Ref.	$\frac{{\mathit{f}}_2 \left(\mathit{G}\mathit{H}\mathit{z}\right)}{{\mathit{f}}_1 \left(\mathit{G}\mathit{H}\mathit{z}\right)}$	Bandwidth (MHz)						Insertion Loss (dB)		Size 1	Port Extension
		${\mathit{S}}_{11}$		${\mathit{S}}_{22}$		${\mathit{S}}_{23}$
		${\mathit{f}}_1$	${\mathit{f}}_2$	${\mathit{f}}_1$	${\mathit{f}}_2$	${\mathit{f}}_1$	${\mathit{f}}_2$	${\mathit{f}}_1$	${\mathit{f}}_2$
[13]	$\frac{2}{1}$	41	51	51	92	61	71	3.8	3.6	$\frac{5{\lambda }_1}{6}$2	Yes
[14]	$\frac{2}{1}$	38	- 3	47	75	56	85	3.3	3.6	$5{\lambda }_1/6$	Yes
[21]	$\frac{2}{1}$	50	100	100	125	1200		1.92/5.01 4	2.14/5.24 4	2${\lambda }_1$	Yes
[22]	$\frac{5.8}{2.45}$	172	238	125	- 3	129	97	3.8	4.2	2${\lambda }_1$	Yes
[23]	$\frac{3.7}{2.3}$	- 3		N/A		160	1300	3.8	4.2	>1.5${\lambda }_1$	No
[24]	$\frac{5.3}{3.1}$	- 3		N/A		89	107	3.9	4.0	1.5${\lambda }_1$	No
[25]	$\frac{1.8}{0.9}$	1297		632	789	315	368	3.15	3.18	$2{\lambda }_1/3$	No
[26]	$\frac{12}{3}$	1167	833	3000	783	1450	1000	3.87	3.97	$2{\lambda }_1/5$	No
[27]	$\frac{3.5}{1}$	- 3		350	325	300	650	3.28	3.35	$5{\lambda }_1/9$	No
[28]	$\frac{2}{1}$	200	300	200	280	250	285	3.1	3.2	$7{\lambda }_1/6$	No
This work	$\frac{2}{1}$	662	568	222	173	1074		3.14	3.19	$2{\lambda }_1/3$	Yes

¹ Sum of total length of the TLs used ²${\lambda }_1$ = electrical wavelength at $f_1$. ³ Return loss does not reach 20-dB level. ⁴ Unequal power division ($S_{21}/S_{13}$).
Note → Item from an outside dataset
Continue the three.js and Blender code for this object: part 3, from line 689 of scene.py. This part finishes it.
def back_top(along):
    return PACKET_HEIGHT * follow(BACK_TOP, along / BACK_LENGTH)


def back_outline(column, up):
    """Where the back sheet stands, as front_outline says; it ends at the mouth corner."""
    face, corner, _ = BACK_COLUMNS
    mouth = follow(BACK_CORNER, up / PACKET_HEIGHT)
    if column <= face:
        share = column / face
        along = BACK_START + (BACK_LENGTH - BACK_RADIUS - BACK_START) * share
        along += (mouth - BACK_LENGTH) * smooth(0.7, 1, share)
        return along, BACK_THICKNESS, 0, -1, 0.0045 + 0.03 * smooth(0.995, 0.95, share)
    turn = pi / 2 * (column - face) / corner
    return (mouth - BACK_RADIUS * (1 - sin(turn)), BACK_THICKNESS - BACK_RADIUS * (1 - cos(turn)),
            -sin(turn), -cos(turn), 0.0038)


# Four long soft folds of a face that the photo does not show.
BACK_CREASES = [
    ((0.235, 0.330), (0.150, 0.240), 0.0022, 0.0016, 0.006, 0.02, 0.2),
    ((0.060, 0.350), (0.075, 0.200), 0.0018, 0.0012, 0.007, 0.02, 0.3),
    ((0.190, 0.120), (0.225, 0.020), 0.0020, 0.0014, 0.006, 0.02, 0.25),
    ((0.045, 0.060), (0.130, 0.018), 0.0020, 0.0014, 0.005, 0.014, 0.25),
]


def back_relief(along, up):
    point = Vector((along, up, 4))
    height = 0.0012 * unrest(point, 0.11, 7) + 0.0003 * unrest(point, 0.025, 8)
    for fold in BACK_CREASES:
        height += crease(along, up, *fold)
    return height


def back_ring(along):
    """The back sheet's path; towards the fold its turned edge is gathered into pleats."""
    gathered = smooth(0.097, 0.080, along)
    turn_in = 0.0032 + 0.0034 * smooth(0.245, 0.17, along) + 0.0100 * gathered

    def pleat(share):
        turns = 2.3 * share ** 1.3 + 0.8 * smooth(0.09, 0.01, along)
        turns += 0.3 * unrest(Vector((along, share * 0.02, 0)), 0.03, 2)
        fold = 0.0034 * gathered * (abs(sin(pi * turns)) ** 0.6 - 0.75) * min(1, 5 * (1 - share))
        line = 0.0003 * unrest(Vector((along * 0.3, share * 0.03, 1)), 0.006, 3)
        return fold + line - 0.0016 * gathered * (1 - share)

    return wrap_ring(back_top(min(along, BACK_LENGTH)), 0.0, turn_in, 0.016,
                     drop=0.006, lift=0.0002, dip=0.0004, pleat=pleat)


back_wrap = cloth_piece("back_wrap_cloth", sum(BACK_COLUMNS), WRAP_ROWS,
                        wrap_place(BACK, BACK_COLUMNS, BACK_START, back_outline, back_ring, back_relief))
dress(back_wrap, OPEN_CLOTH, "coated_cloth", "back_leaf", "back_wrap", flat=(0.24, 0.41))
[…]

. The bandwidth of the corresponding S-parameters is defined at the corresponding magnitude being less than −20 dB. In some cases, the response exhibited a wideband performance. For some cases in other researches the level of the input return loss did not reach 20 dB, so the corresponding bandwidth was not defined. As observed in Table 2, the proposed configuration is the most compact-sized one with port separation. In general, the impedance bandwidth at the common port tends to be narrower for those configurations with more number of TLs. This is mainly due to the strong frequency-dependent nature of the parameters of TLs. On the contrary, for configurations with less TLs, simultaneous achievement of impedance bandwidth and size compactness was possible. As for the isolation performance, it is clear that the proposed topology exhibited a good isolation level and bandwidth, which could be attributed to the almost identical frequency-dependent characteristics of the even- and odd-mode reflection coefficients. This is in good agreement with the theoretical analysis.
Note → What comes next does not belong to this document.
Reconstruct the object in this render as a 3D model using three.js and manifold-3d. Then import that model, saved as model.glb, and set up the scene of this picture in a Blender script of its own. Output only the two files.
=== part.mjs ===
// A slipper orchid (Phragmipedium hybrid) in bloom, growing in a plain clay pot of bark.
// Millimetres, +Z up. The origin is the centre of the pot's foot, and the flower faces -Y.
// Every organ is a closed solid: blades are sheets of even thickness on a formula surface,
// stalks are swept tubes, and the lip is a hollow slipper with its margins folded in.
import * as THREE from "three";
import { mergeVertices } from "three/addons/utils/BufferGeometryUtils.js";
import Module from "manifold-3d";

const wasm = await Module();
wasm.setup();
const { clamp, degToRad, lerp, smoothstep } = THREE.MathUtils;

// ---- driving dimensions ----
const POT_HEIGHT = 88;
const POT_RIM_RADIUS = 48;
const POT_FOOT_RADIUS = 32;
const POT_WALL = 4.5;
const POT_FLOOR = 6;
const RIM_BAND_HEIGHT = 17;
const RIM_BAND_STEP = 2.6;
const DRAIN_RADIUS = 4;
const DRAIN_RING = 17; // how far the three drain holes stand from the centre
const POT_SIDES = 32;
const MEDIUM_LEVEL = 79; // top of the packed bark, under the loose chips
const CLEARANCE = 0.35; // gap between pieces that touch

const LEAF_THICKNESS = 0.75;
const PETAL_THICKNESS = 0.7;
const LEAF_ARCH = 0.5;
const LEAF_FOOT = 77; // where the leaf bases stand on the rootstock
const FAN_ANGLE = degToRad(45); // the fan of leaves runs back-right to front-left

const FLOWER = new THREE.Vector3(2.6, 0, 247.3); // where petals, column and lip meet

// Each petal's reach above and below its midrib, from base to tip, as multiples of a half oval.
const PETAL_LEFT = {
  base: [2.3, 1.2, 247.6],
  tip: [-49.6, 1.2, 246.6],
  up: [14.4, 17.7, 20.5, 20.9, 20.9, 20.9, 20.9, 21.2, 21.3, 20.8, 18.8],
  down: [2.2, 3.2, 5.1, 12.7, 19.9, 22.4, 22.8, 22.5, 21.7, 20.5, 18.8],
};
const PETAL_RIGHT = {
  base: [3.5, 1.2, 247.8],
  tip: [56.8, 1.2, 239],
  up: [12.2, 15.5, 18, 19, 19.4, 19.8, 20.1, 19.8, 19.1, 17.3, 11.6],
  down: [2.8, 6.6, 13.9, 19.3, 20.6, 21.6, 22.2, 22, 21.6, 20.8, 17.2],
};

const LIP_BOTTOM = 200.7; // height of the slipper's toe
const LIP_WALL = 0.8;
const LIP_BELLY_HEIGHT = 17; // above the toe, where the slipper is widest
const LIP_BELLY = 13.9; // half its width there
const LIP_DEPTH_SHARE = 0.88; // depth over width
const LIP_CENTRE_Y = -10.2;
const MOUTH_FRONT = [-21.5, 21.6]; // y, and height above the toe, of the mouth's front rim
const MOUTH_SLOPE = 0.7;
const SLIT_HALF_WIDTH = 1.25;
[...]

For system applications, one of the key issues is definitely the practical operational bandwidth of the DBPD. Practically, the practical operational bandwidth should be defined as the intersections of the individual bandwidth of the corresponding S-parameters. Thus, such bandwidth would be the narrowest one among all the bandwidth of the individual S-parameters, which would usually be the impedance bandwidth of one of the ports. In this sense, the proposed configuration outperformed the others showing the widest practical bandwidth at both bands, which were measured to be 21.8% at 1 GHz and 9.6% at 2 GHz. Finally, the amplitude and phase imbalance characteristics were also measured and plotted in Figure 9. The proposed configuration demonstrated good performance with a phase imbalance of 0.134 degree (0.891 degree) and an amplitude of 0.038 dB (0.194 dB) measured at 1 GHz (2 GHz), respectively.

4. Conclusions

In this paper, we proposed a new configuration for the realization of a dual-band power divider, featuring complex isolation with port extension. Rigorous analysis has been performed and a new combination of the components in the complex isolation network was synthesized from the theoretical analysis. Measured responses of the fabricated prototype exhibited a practical operation bandwidth of 222 MHz and 173 MHz centered at 1 GHz and 2 GHz, respectively, with size compactness compared to previous publications.